OK, but I am confused, --what do you mean by the local "it" above -- that differs from "local realism" ? As I stated in the first post, Nick Herbert in his book (p. 212, second paragraph, last sentence )made this statement ..."Bell's theorem says that reality must be non-local"...(his words). So, since the deuteron is a real and stable physical entity [NP], what then does it mean to say that the deuteron [NP] is "non-local" vis-a-vis Bell Theorem ? This is my confusion. Is it that Bell Theorem does not apply to real and stable macroscopic entities such as the deuteron ? -- is that my confusion ?

ZapperZ said:
I'd like to know what is this faster-than-light evidence here.
From this site:http://actualites.epfl.ch/index.php?module=epflfiles&func=getFile&fid=5521&inline=1, to be published in August 2005 issue of Applied Physics Letters.
 
  • #9
The nonlocality guaranteed by the Bell Theorem can simply be taken to be the lack of classical "observation independence" -- causally separated experiments need not be statistically independent.

Or, to put it differently, if you know everything about A and everything about B, that does not mean you know everything about A and B when considered jointly.
 
  • #10
Rade, that paper you referred to is talking about the speed of light in a fiber cable. They have found a way to speed it up a bit. However this has nothing to do with C, the speed of light in a vacuum.

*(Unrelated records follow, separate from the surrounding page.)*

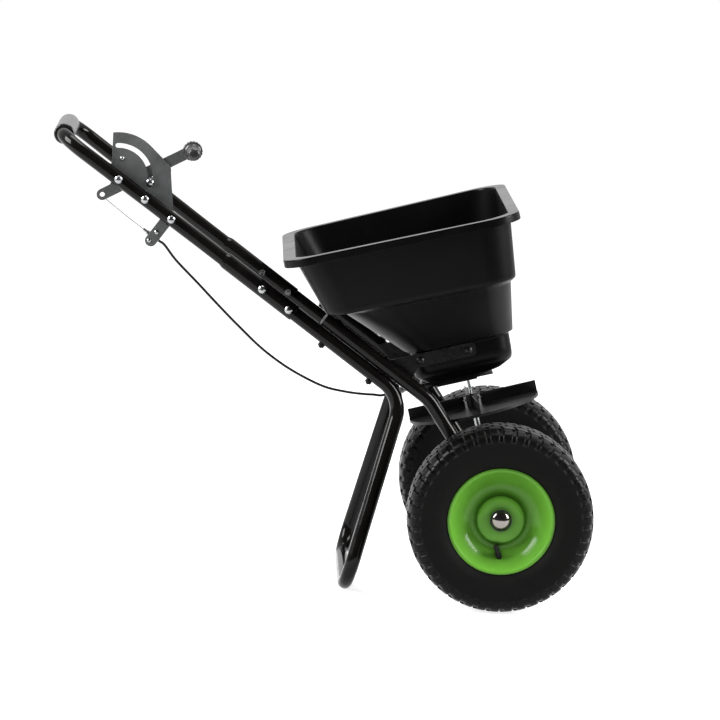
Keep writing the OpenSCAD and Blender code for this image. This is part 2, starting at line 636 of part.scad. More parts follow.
// the wire from the lever's tail to the adjuster
module inner_wire() color([0.65, 0.66, 0.68]) machine() {
    hook = from_lever(hook_at[0], lever_y + lever_t + face + wire_d, hook_at[1]);
    swept([hook, from_lever(hook_at[0] + 12, lever_y + lever_t + face + wire_d, hook_at[1] - 0.2),
        from_lever(60, cable_y + 0.4, -wire_n), from_lever(tab_l + 12, cable_y, -wire_n)],
        wire_d, 8, unit(from_lever(tab_l + 20, cable_y, -wire_n) - from_lever(tab_l + 12, cable_y, -wire_n)));
    straight(from_lever(hook_at[0], lever_y - 1.2, hook_at[1]), hook, wire_d);
}

// Hopper, drawn as rings from the bottom up the outside and down the inside

// each ring: height, rear, front, half width at the rear and at the front, corner radius
function ring(w, rear, front, hr, hf, r) = let (k = 6) concat(
    [for (i = [0 : k]) [front - r + r * cos(90 * i / k), hf - r + r * sin(90 * i / k), w]],
    [for (i = [0 : k]) [rear + r - r * sin(90 * i / k), hr - r + r * cos(90 * i / k), w]],
    [for (i = [0 : k]) [rear + r - r * cos(90 * i / k), -hr + r - r * sin(90 * i / k), w]],
    [for (i = [0 : k]) [front - r + r * sin(90 * i / k), -hf + r - r * cos(90 * i / k), w]]);
function inset(q, g, dw) = ring(q[0] + dw, q[1] + g, q[2] - g, q[3] - g, q[4] - g, q[5] - g * 0.6);

mouth_rear = -rim_rear + flange_w + wall;
mouth_front = rim_front - flange_w;
hopper_walls = [
    [bottom_w, -60, 18, 58, 58, 24],
    [bottom_w + low_h * 0.14, -76, 62, throat_half * 0.72, throat_half * 0.72, 28],
    [bottom_w + low_h * 0.33, -92, 84, throat_half - 8, throat_half - 8, 32],
    [bottom_w + low_h * 0.44, -93, 86, throat_half - 2, throat_half - 2, 32],
    [bottom_w + low_h * 0.575, -93, 87, throat_half, throat_half, 32],
    [step_low_w - 2, -92, 88, throat_half, throat_half, 32],
    [step_low_w + 2, -102, 96, throat_half + 12, throat_half + 12, 36],
    [under_step_w, rear_high, 108, 192, 232, 42],
    [under_step_w + step_out * step_rise, rear_high - step_out, 118, 217, 252, 48],
    [rim_w - wall, mouth_rear, mouth_front, rim_half_rear - flange_w, rim_half_front - flange_w, 52]];
rim_edge = [rim_w - lip_h, -rim_rear, rim_front, rim_half_rear, rim_half_front, 55];
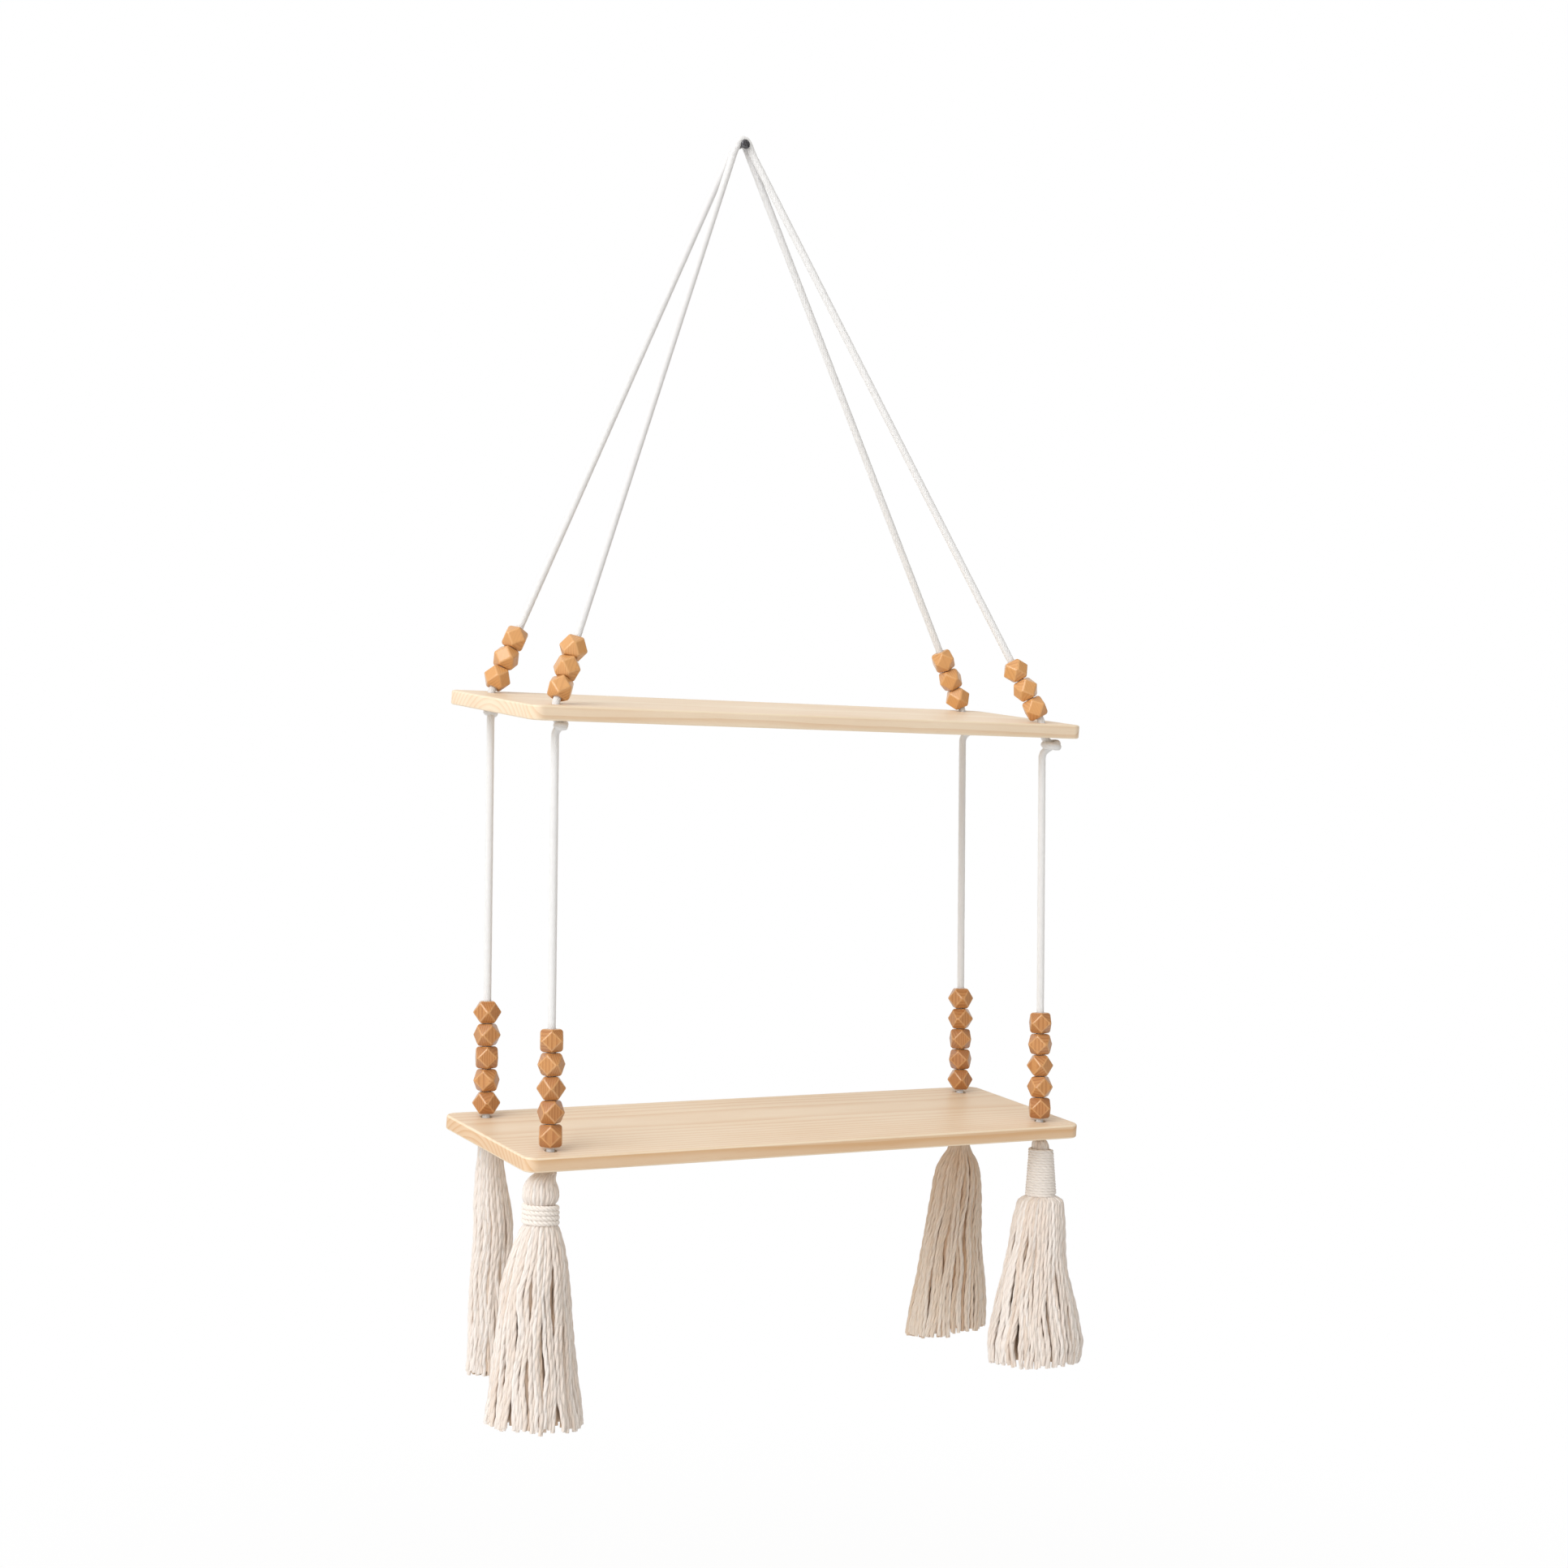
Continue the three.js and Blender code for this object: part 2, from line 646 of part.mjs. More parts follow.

Light, when traveling through a *medium* such as a fiber-optic cable does not travel at C. It's speed then depends on the refractory index of the medium.
 
  • #11
Hurkyl said:
The nonlocality guaranteed by the Bell Theorem can simply be taken to be the lack of classical "observation independence" ...Or, to put it differently, if you know everything about A and everything about B, that does not mean you know everything about A and B when considered jointly.
OK, so if I apply this logic to the deuteron [NP] as a real entity, then what you are saying (please correct me if I error) is that if I know everything about the proton [P], and everything about the neutron [N], this does not mean (from those independent facts alone) that I know everything about [NP] when the two nucleons are considered jointly. But, did it take Bell to figure this out ? -- seems like common sense to me. For example, I can know everything about carbon, hydrogen, oxygen, but when I put them together to form a sugar, a new property called "taste" emerges that was not part of the complete knowledge of the three parts. Surely there is more to Bell Theorem than this :confused:
 
  • #12
kublai said:
Rade, that paper you referred to is talking about the speed of light in a fiber cable. They have found a way to speed it up a bit. However this has nothing to do with C, the speed of light in a vacuum. Light, when traveling through a *medium* such as a fiber-optic cable does not travel at C. It's speed then depends on the refractory index of the medium.
Thank you, my error. :blushing:

[Edit] I have a question. Are Bell tests done within a vacuum or a medium ? If within a medium, then would it be correct to assume from the above experiment that the entities tested in Bell test could then be forced to travel faster than c if the correct medium was used ? Has anyone tried this experiment ?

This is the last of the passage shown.